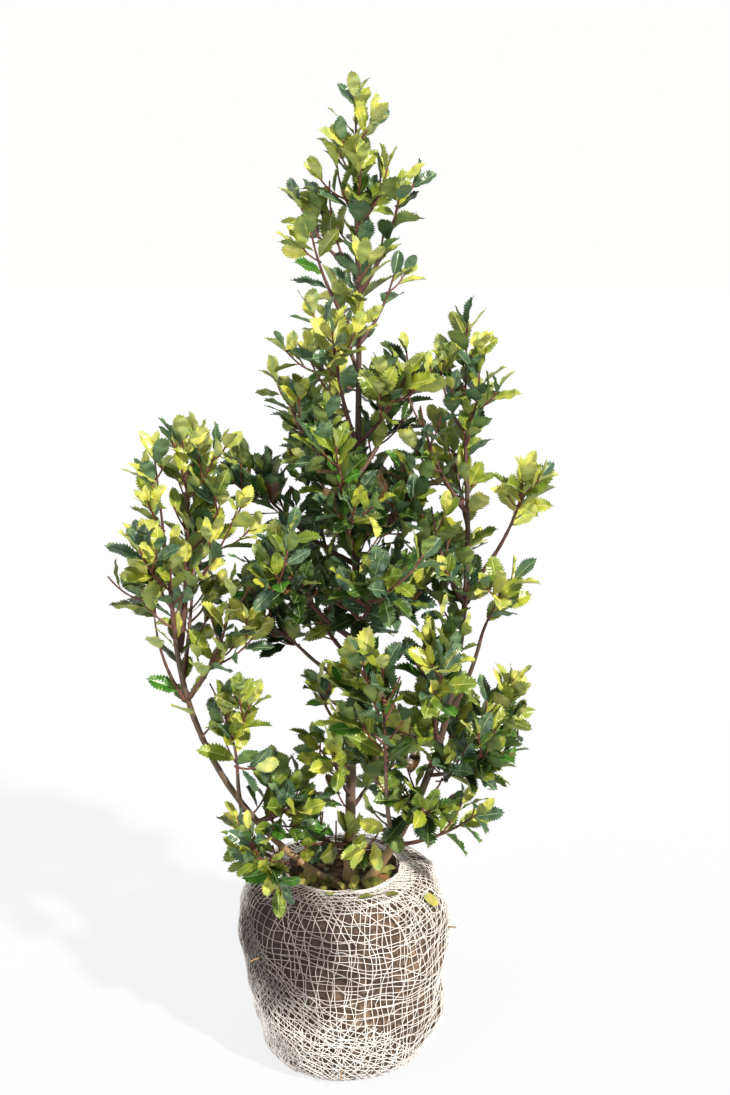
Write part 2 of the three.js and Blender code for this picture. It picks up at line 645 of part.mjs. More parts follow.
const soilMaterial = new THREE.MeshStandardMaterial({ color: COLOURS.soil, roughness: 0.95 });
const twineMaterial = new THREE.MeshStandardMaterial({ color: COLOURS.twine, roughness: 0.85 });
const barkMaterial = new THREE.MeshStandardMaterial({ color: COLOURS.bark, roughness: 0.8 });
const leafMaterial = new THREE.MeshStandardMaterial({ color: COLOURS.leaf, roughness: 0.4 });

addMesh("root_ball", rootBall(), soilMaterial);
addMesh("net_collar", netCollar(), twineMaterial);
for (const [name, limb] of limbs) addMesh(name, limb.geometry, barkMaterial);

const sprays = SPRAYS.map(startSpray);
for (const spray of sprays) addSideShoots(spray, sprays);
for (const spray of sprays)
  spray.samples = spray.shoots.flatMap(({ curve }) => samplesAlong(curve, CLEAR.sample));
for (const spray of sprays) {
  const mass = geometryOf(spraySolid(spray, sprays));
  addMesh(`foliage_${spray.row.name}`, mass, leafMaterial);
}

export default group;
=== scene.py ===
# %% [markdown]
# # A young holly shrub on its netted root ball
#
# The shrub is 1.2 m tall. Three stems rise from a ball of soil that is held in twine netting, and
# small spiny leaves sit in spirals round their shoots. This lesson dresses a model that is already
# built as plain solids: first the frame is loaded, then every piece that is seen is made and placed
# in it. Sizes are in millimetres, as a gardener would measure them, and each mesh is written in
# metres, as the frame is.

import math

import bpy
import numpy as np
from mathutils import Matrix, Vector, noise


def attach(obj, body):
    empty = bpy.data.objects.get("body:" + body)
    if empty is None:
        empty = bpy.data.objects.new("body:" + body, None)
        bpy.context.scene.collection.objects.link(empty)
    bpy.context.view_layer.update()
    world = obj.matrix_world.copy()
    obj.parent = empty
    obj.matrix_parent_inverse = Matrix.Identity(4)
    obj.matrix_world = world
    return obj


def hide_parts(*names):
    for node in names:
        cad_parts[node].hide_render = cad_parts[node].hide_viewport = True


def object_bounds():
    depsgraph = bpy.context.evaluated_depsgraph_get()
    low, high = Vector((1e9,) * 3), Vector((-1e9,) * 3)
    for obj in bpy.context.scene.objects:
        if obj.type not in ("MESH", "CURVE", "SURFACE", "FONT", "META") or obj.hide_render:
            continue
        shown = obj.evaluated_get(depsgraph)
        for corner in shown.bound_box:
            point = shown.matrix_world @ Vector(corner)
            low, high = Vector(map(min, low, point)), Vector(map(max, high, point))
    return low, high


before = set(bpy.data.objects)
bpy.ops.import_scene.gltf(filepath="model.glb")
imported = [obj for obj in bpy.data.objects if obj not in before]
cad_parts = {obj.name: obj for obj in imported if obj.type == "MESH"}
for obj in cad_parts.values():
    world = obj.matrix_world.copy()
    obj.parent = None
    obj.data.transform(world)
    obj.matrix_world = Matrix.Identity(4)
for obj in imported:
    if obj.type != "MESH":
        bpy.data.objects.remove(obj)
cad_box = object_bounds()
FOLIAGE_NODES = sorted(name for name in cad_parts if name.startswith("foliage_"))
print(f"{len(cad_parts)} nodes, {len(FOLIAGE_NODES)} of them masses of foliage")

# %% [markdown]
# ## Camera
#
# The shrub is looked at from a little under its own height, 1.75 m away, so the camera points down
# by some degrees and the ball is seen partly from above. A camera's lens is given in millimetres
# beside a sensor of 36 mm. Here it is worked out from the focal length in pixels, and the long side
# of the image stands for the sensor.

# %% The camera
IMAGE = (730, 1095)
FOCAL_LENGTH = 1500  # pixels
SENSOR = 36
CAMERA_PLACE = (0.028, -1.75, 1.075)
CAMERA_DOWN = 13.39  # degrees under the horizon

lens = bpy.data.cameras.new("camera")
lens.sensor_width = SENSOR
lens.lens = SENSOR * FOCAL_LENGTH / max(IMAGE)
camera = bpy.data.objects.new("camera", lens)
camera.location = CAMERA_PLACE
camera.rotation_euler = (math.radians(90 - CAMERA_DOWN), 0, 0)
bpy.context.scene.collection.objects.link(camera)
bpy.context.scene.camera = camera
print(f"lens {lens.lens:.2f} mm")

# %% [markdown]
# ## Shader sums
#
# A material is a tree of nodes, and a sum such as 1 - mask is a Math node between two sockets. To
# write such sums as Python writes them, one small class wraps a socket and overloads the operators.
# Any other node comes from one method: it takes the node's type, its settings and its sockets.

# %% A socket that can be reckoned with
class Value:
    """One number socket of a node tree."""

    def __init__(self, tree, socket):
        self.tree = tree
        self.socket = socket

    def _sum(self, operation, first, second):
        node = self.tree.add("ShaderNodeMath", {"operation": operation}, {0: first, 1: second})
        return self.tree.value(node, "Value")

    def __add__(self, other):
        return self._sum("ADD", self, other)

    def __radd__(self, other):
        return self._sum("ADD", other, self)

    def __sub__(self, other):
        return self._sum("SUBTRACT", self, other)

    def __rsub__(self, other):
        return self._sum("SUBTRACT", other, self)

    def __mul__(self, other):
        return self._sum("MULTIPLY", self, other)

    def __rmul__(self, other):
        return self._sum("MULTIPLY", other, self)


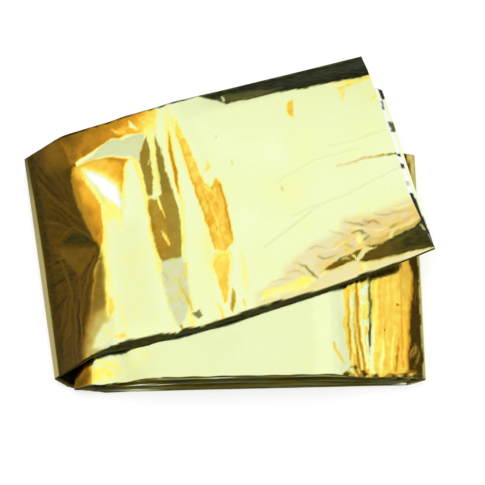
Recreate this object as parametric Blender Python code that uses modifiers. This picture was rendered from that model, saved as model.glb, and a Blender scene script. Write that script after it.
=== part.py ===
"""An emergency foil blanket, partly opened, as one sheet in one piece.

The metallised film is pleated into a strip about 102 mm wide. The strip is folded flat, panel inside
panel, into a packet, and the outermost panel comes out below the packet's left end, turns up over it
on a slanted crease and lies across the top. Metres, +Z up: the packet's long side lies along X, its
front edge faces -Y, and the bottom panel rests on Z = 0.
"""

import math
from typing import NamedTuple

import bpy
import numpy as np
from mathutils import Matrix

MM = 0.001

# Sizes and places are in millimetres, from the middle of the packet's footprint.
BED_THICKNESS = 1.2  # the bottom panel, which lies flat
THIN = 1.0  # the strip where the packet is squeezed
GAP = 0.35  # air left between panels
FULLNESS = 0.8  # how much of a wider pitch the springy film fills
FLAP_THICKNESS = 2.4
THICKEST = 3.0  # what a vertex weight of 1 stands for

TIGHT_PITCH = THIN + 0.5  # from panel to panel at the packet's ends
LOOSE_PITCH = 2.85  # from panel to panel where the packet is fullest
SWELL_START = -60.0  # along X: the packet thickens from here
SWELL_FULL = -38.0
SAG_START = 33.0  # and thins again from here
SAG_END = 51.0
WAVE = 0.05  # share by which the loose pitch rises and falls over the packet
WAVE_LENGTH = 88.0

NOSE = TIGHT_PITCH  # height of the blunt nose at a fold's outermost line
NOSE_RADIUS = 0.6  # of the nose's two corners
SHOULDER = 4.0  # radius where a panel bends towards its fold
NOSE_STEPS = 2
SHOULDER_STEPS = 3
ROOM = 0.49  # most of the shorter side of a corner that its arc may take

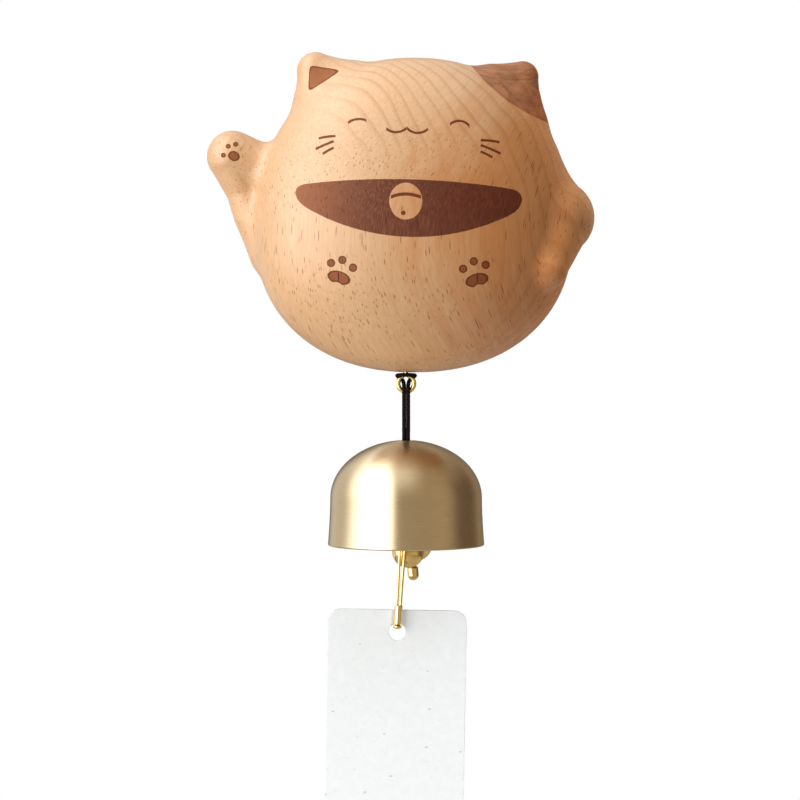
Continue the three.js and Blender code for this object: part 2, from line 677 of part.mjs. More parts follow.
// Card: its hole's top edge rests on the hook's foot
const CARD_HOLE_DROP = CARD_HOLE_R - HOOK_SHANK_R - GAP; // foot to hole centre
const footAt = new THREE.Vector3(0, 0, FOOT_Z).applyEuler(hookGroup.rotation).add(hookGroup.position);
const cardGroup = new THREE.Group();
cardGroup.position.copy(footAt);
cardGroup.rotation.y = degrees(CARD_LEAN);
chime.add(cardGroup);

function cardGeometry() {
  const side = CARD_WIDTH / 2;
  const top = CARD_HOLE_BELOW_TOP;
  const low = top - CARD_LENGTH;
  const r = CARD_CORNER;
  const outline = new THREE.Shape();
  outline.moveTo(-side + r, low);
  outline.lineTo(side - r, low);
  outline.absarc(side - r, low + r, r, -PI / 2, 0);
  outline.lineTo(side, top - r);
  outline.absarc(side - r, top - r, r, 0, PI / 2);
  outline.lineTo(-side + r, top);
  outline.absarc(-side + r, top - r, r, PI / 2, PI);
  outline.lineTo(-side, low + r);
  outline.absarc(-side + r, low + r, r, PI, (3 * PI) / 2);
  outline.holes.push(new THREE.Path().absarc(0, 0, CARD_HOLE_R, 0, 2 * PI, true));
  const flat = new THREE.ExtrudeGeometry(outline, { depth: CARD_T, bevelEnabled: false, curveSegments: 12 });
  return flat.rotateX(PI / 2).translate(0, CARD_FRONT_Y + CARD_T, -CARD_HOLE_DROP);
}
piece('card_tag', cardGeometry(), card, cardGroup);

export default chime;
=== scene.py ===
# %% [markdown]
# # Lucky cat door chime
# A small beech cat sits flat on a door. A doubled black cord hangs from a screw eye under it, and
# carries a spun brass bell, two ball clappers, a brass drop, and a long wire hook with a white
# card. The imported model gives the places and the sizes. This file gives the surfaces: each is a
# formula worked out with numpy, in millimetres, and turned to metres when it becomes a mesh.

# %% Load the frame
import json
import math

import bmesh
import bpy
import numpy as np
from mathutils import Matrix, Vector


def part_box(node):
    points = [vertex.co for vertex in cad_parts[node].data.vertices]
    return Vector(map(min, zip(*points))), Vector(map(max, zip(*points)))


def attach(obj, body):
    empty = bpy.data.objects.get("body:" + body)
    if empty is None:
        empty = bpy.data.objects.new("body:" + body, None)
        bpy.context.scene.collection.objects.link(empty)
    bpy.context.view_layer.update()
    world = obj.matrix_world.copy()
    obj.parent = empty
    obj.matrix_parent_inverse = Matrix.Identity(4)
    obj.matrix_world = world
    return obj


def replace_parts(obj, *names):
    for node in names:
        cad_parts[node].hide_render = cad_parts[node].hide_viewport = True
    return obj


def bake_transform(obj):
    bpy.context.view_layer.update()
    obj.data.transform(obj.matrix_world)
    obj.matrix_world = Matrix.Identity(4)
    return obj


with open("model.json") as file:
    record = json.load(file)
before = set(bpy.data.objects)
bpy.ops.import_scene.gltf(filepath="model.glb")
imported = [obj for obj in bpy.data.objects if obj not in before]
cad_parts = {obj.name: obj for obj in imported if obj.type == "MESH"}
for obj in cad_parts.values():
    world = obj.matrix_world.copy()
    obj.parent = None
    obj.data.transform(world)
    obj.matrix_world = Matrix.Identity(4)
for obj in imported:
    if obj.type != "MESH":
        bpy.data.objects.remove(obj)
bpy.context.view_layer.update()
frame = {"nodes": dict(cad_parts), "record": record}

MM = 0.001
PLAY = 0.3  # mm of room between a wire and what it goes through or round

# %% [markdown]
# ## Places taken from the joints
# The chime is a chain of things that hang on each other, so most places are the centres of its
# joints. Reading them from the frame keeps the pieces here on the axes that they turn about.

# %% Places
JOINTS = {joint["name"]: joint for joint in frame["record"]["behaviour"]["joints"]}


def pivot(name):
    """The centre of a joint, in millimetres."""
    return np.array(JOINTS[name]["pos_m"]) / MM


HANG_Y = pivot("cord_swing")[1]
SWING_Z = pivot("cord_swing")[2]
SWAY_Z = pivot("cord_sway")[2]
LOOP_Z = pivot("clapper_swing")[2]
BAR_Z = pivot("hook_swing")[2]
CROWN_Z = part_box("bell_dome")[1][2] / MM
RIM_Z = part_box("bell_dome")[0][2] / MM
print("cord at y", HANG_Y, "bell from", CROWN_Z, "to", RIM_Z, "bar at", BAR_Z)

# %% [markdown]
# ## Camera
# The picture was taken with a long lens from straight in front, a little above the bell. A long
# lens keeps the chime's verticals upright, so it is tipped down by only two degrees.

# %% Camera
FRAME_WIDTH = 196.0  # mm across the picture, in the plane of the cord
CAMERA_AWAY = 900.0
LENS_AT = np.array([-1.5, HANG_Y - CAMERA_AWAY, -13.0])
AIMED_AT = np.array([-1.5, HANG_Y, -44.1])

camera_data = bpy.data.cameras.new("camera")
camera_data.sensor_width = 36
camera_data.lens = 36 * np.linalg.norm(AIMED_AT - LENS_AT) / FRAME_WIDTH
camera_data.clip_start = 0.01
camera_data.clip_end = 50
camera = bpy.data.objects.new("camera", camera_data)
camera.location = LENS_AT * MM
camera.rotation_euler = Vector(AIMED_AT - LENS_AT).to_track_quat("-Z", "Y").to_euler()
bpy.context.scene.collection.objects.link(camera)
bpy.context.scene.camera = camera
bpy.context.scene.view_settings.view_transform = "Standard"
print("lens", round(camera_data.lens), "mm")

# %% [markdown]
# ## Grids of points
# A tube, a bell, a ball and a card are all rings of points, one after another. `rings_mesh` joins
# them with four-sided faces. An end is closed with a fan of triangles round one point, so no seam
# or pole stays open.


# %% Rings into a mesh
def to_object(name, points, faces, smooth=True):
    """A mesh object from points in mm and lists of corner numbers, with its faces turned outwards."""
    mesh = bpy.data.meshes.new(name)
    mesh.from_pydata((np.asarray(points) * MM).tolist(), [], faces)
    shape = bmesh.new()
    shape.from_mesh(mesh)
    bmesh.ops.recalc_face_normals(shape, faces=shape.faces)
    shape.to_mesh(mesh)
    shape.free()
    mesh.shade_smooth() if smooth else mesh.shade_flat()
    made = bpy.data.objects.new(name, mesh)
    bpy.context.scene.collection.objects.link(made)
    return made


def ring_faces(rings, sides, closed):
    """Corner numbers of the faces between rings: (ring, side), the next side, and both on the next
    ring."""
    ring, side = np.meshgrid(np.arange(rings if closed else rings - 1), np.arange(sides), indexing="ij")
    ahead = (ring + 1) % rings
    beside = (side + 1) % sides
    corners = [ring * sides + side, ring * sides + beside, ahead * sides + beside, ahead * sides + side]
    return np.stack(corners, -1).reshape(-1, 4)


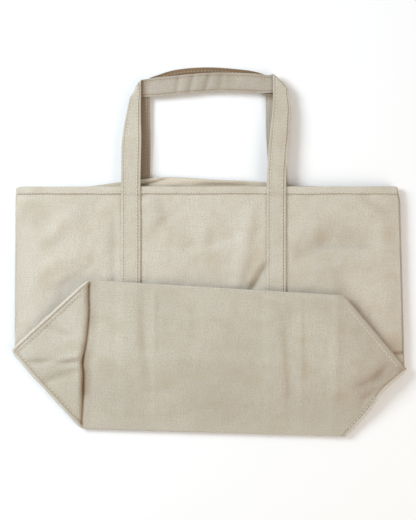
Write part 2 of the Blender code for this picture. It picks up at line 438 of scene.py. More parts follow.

═══

TASK DIRECTIONS: In the listing above, find the line with "Continue the three.js" and the line with "chime.add(cardGroup);", then print exactly those two lines and every line between them, and nothing more.

RESULT OF THIS EXERCISE:
Continue the three.js and Blender code for this object: part 2, from line 677 of part.mjs. More parts follow.
// Card: its hole's top edge rests on the hook's foot
const CARD_HOLE_DROP = CARD_HOLE_R - HOOK_SHANK_R - GAP; // foot to hole centre
const footAt = new THREE.Vector3(0, 0, FOOT_Z).applyEuler(hookGroup.rotation).add(hookGroup.position);
const cardGroup = new THREE.Group();
cardGroup.position.copy(footAt);
cardGroup.rotation.y = degrees(CARD_LEAN);
chime.add(cardGroup);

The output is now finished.